*WRITTEN INSTRUCTION*
Make an exact copy of all the records.

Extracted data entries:
>>>>>
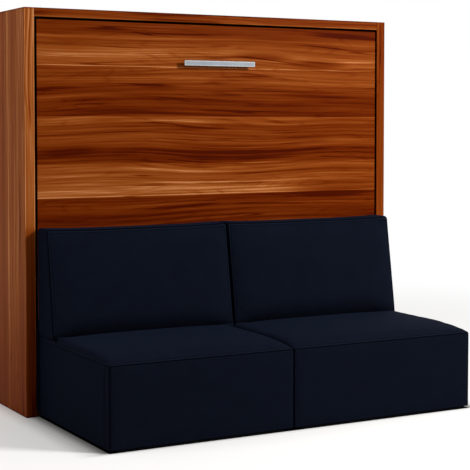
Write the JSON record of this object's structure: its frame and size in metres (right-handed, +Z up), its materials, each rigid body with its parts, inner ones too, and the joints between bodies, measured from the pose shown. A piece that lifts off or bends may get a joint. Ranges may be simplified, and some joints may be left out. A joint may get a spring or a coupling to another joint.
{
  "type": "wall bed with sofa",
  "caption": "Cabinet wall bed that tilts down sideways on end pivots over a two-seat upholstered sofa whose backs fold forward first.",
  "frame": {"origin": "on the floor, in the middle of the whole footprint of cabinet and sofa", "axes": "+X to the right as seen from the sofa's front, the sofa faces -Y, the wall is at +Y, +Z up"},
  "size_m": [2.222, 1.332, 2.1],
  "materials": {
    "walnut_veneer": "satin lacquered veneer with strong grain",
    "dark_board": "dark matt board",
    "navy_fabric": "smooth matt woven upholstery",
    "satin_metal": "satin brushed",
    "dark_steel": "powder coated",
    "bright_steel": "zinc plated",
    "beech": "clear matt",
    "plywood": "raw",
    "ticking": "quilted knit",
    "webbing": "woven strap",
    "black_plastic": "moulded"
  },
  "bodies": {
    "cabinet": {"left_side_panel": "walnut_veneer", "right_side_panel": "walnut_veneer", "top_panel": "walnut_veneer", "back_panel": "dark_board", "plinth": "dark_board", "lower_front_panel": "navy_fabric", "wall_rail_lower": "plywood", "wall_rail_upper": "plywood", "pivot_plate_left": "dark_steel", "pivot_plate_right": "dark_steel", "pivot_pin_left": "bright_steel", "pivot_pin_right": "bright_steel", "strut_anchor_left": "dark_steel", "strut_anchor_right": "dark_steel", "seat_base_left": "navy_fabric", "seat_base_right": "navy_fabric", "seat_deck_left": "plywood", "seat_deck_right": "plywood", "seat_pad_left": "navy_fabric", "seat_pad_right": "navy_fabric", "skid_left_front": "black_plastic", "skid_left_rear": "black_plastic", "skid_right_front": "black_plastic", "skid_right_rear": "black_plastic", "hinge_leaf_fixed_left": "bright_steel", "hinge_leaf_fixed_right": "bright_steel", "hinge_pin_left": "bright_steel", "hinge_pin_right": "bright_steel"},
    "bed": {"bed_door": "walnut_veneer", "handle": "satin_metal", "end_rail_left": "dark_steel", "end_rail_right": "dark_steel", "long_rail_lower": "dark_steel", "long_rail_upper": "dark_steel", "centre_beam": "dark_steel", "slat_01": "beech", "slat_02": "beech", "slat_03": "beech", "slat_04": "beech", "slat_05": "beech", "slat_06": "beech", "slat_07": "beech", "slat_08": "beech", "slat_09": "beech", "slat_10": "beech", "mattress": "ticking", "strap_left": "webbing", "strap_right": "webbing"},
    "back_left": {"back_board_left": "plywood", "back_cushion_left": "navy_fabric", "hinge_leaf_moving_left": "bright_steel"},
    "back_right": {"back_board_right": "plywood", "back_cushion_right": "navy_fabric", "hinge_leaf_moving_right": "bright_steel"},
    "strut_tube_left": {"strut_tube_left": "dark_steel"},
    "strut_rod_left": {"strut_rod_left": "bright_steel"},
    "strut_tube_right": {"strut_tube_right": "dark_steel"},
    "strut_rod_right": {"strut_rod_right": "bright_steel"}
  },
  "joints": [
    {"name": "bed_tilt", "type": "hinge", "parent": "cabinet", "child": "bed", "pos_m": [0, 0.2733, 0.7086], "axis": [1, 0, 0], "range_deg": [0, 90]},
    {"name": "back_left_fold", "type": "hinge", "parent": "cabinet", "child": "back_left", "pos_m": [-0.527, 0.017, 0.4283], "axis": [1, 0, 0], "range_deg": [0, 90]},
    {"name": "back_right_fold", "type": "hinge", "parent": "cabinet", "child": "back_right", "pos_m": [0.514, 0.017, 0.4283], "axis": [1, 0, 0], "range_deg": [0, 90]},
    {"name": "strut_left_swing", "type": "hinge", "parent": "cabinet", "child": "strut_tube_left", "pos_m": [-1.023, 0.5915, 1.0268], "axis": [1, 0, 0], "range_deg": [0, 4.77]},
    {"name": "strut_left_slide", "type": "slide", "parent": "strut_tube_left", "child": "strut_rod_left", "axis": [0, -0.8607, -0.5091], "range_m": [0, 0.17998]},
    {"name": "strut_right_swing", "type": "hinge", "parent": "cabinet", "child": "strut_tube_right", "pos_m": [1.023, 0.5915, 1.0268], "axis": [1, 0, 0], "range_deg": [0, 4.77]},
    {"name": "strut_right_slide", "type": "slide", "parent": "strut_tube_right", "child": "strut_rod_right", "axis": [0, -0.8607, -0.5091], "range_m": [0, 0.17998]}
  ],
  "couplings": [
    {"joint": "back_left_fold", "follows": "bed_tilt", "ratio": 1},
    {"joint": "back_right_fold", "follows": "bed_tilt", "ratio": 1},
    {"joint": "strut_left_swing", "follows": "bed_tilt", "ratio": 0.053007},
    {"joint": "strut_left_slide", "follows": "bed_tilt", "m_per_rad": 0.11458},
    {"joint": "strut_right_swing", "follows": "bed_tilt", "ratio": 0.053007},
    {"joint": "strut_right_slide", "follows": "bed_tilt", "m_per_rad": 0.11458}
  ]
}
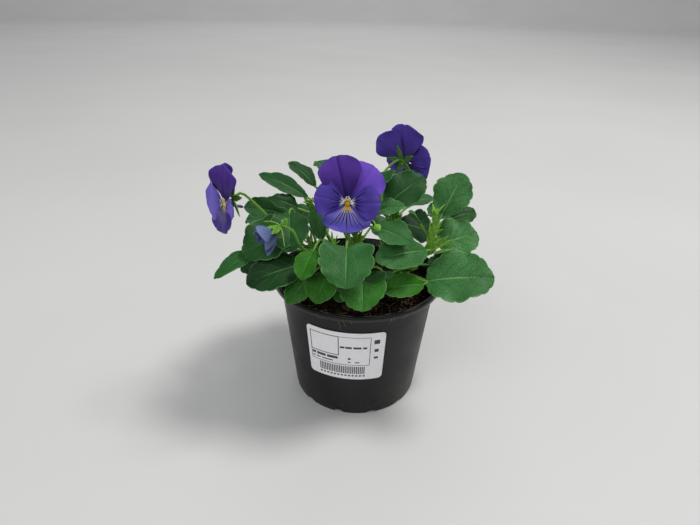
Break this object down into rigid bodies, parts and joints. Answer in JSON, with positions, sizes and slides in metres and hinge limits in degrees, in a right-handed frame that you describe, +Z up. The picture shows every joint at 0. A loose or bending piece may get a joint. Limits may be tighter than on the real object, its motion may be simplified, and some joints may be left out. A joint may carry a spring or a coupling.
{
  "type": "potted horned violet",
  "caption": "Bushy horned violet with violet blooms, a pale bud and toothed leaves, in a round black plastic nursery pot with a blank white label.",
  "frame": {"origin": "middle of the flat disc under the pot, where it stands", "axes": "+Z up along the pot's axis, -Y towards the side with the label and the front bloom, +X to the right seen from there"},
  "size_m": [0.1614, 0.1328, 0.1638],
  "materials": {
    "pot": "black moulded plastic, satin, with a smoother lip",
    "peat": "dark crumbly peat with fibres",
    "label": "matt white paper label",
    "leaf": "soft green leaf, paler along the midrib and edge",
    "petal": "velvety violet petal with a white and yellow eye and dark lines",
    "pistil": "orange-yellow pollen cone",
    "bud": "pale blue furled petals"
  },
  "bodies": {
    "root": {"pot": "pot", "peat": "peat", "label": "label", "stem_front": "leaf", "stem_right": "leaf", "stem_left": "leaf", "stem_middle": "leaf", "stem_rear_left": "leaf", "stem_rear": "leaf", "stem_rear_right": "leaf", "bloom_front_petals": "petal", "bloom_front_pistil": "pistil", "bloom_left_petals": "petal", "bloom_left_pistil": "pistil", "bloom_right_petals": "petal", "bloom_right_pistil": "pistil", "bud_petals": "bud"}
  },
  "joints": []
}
<<<<<
*RESULT*
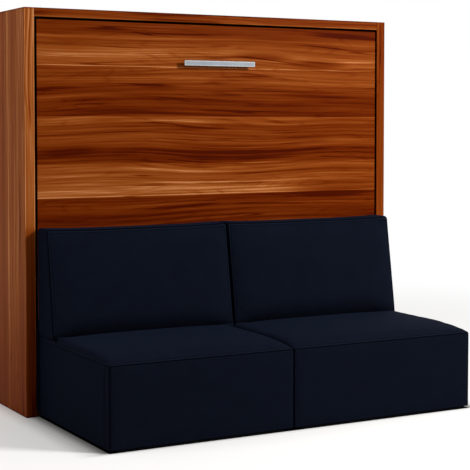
Write the JSON record of this object's structure: its frame and size in metres (right-handed, +Z up), its materials, each rigid body with its parts, inner ones too, and the joints between bodies, measured from the pose shown. A piece that lifts off or bends may get a joint. Ranges may be simplified, and some joints may be left out. A joint may get a spring or a coupling to another joint.
{
  "type": "wall bed with sofa",
  "caption": "Cabinet wall bed that tilts down sideways on end pivots over a two-seat upholstered sofa whose backs fold forward first.",
  "frame": {"origin": "on the floor, in the middle of the whole footprint of cabinet and sofa", "axes": "+X to the right as seen from the sofa's front, the sofa faces -Y, the wall is at +Y, +Z up"},
  "size_m": [2.222, 1.332, 2.1],
  "materials": {
    "walnut_veneer": "satin lacquered veneer with strong grain",
    "dark_board": "dark matt board",
    "navy_fabric": "smooth matt woven upholstery",
    "satin_metal": "satin brushed",
    "dark_steel": "powder coated",
    "bright_steel": "zinc plated",
    "beech": "clear matt",
    "plywood": "raw",
    "ticking": "quilted knit",
    "webbing": "woven strap",
    "black_plastic": "moulded"
  },
  "bodies": {
    "cabinet": {"left_side_panel": "walnut_veneer", "right_side_panel": "walnut_veneer", "top_panel": "walnut_veneer", "back_panel": "dark_board", "plinth": "dark_board", "lower_front_panel": "navy_fabric", "wall_rail_lower": "plywood", "wall_rail_upper": "plywood", "pivot_plate_left": "dark_steel", "pivot_plate_right": "dark_steel", "pivot_pin_left": "bright_steel", "pivot_pin_right": "bright_steel", "strut_anchor_left": "dark_steel", "strut_anchor_right": "dark_steel", "seat_base_left": "navy_fabric", "seat_base_right": "navy_fabric", "seat_deck_left": "plywood", "seat_deck_right": "plywood", "seat_pad_left": "navy_fabric", "seat_pad_right": "navy_fabric", "skid_left_front": "black_plastic", "skid_left_rear": "black_plastic", "skid_right_front": "black_plastic", "skid_right_rear": "black_plastic", "hinge_leaf_fixed_left": "bright_steel", "hinge_leaf_fixed_right": "bright_steel", "hinge_pin_left": "bright_steel", "hinge_pin_right": "bright_steel"},
    "bed": {"bed_door": "walnut_veneer", "handle": "satin_metal", "end_rail_left": "dark_steel", "end_rail_right": "dark_steel", "long_rail_lower": "dark_steel", "long_rail_upper": "dark_steel", "centre_beam": "dark_steel", "slat_01": "beech", "slat_02": "beech", "slat_03": "beech", "slat_04": "beech", "slat_05": "beech", "slat_06": "beech", "slat_07": "beech", "slat_08": "beech", "slat_09": "beech", "slat_10": "beech", "mattress": "ticking", "strap_left": "webbing", "strap_right": "webbing"},
    "back_left": {"back_board_left": "plywood", "back_cushion_left": "navy_fabric", "hinge_leaf_moving_left": "bright_steel"},
    "back_right": {"back_board_right": "plywood", "back_cushion_right": "navy_fabric", "hinge_leaf_moving_right": "bright_steel"},
    "strut_tube_left": {"strut_tube_left": "dark_steel"},
    "strut_rod_left": {"strut_rod_left": "bright_steel"},
    "strut_tube_right": {"strut_tube_right": "dark_steel"},
    "strut_rod_right": {"strut_rod_right": "bright_steel"}
  },
  "joints": [
    {"name": "bed_tilt", "type": "hinge", "parent": "cabinet", "child": "bed", "pos_m": [0, 0.2733, 0.7086], "axis": [1, 0, 0], "range_deg": [0, 90]},
    {"name": "back_left_fold", "type": "hinge", "parent": "cabinet", "child": "back_left", "pos_m": [-0.527, 0.017, 0.4283], "axis": [1, 0, 0], "range_deg": [0, 90]},
    {"name": "back_right_fold", "type": "hinge", "parent": "cabinet", "child": "back_right", "pos_m": [0.514, 0.017, 0.4283], "axis": [1, 0, 0], "range_deg": [0, 90]},
    {"name": "strut_left_swing", "type": "hinge", "parent": "cabinet", "child": "strut_tube_left", "pos_m": [-1.023, 0.5915, 1.0268], "axis": [1, 0, 0], "range_deg": [0, 4.77]},
    {"name": "strut_left_slide", "type": "slide", "parent": "strut_tube_left", "child": "strut_rod_left", "axis": [0, -0.8607, -0.5091], "range_m": [0, 0.17998]},
    {"name": "strut_right_swing", "type": "hinge", "parent": "cabinet", "child": "strut_tube_right", "pos_m": [1.023, 0.5915, 1.0268], "axis": [1, 0, 0], "range_deg": [0, 4.77]},
    {"name": "strut_right_slide", "type": "slide", "parent": "strut_tube_right", "child": "strut_rod_right", "axis": [0, -0.8607, -0.5091], "range_m": [0, 0.17998]}
  ],
  "couplings": [
    {"joint": "back_left_fold", "follows": "bed_tilt", "ratio": 1},
    {"joint": "back_right_fold", "follows": "bed_tilt", "ratio": 1},
    {"joint": "strut_left_swing", "follows": "bed_tilt", "ratio": 0.053007},
    {"joint": "strut_left_slide", "follows": "bed_tilt", "m_per_rad": 0.11458},
    {"joint": "strut_right_swing", "follows": "bed_tilt", "ratio": 0.053007},
    {"joint": "strut_right_slide", "follows": "bed_tilt", "m_per_rad": 0.11458}
  ]
}
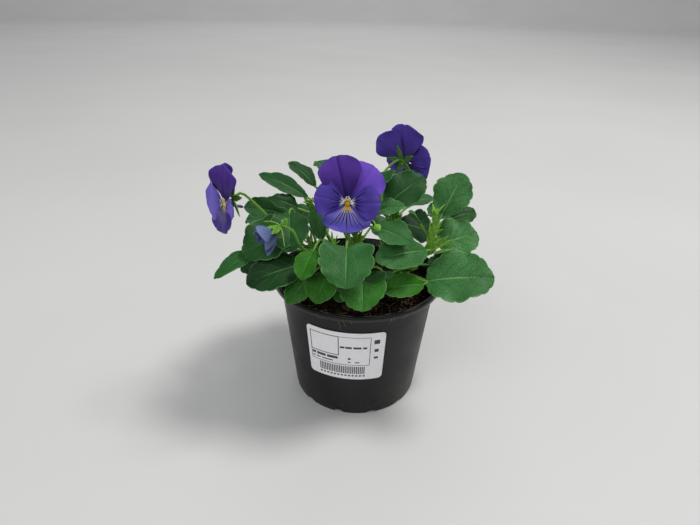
Break this object down into rigid bodies, parts and joints. Answer in JSON, with positions, sizes and slides in metres and hinge limits in degrees, in a right-handed frame that you describe, +Z up. The picture shows every joint at 0. A loose or bending piece may get a joint. Limits may be tighter than on the real object, its motion may be simplified, and some joints may be left out. A joint may carry a spring or a coupling.
{
  "type": "potted horned violet",
  "caption": "Bushy horned violet with violet blooms, a pale bud and toothed leaves, in a round black plastic nursery pot with a blank white label.",
  "frame": {"origin": "middle of the flat disc under the pot, where it stands", "axes": "+Z up along the pot's axis, -Y towards the side with the label and the front bloom, +X to the right seen from there"},
  "size_m": [0.1614, 0.1328, 0.1638],
  "materials": {
    "pot": "black moulded plastic, satin, with a smoother lip",
    "peat": "dark crumbly peat with fibres",
    "label": "matt white paper label",
    "leaf": "soft green leaf, paler along the midrib and edge",
    "petal": "velvety violet petal with a white and yellow eye and dark lines",
    "pistil": "orange-yellow pollen cone",
    "bud": "pale blue furled petals"
  },
  "bodies": {
    "root": {"pot": "pot", "peat": "peat", "label": "label", "stem_front": "leaf", "stem_right": "leaf", "stem_left": "leaf", "stem_middle": "leaf", "stem_rear_left": "leaf", "stem_rear": "leaf", "stem_rear_right": "leaf", "bloom_front_petals": "petal", "bloom_front_pistil": "pistil", "bloom_left_petals": "petal", "bloom_left_pistil": "pistil", "bloom_right_petals": "petal", "bloom_right_pistil": "pistil", "bud_petals": "bud"}
  },
  "joints": []
}